Other than online play, the only stand out thing is the graphics, which are gorgeous. Some of the stages look extremely realistic, along with some fantastic character models that completely blow out the competition in almost every regard. At times, you feel like you’re watching two overly built, sweaty characters fight. On one stage, you even leave real time marks in the snow as you hit the floor, which looks extremely realistic. On the other hand, the sound is terrible. I was taking a phone call while I was in the menu of VF5 and, instead of just turning it down, I had to mute it. It was that terrible. Sadly, the voice acting is just as bad.

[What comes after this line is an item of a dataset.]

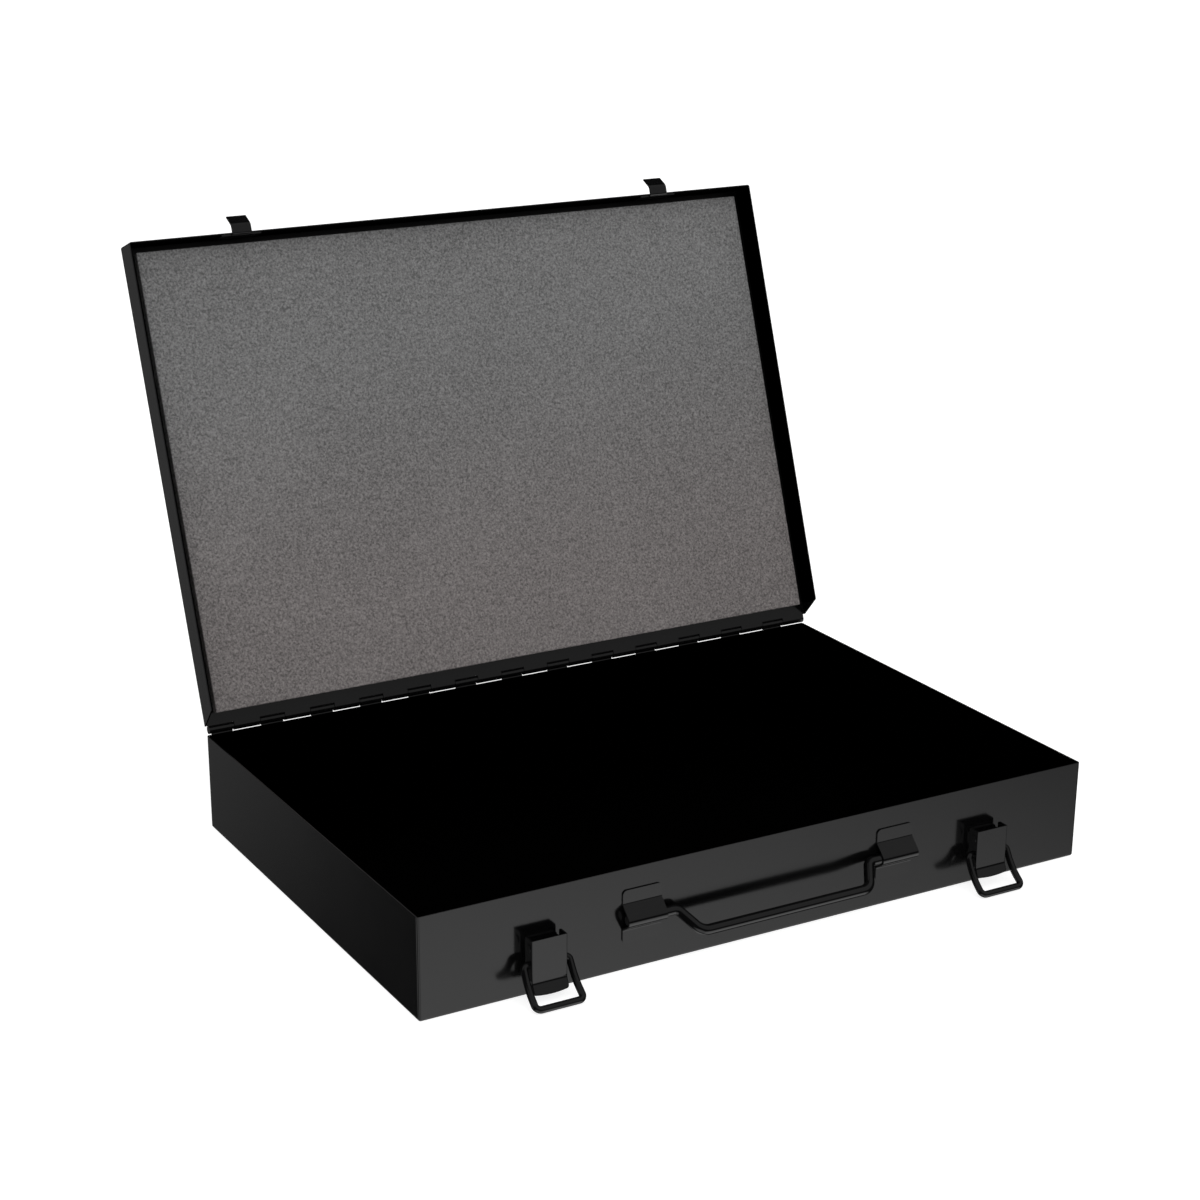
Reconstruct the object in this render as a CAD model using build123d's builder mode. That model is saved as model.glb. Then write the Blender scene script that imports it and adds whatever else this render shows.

Overall, VF5 would’ve been a completely average fighter, but with the inclusion of a good online mode, it’s brilliant. The graphics are great, online is almost lag free. But the 360 pad doesn’t work as well as it should and there is a definite lack of modes. At the end of the day, though, if you’re at all predisposed to fighting games, you’d probably do well on yourself to give this one a look, if for nothing else than the online mode.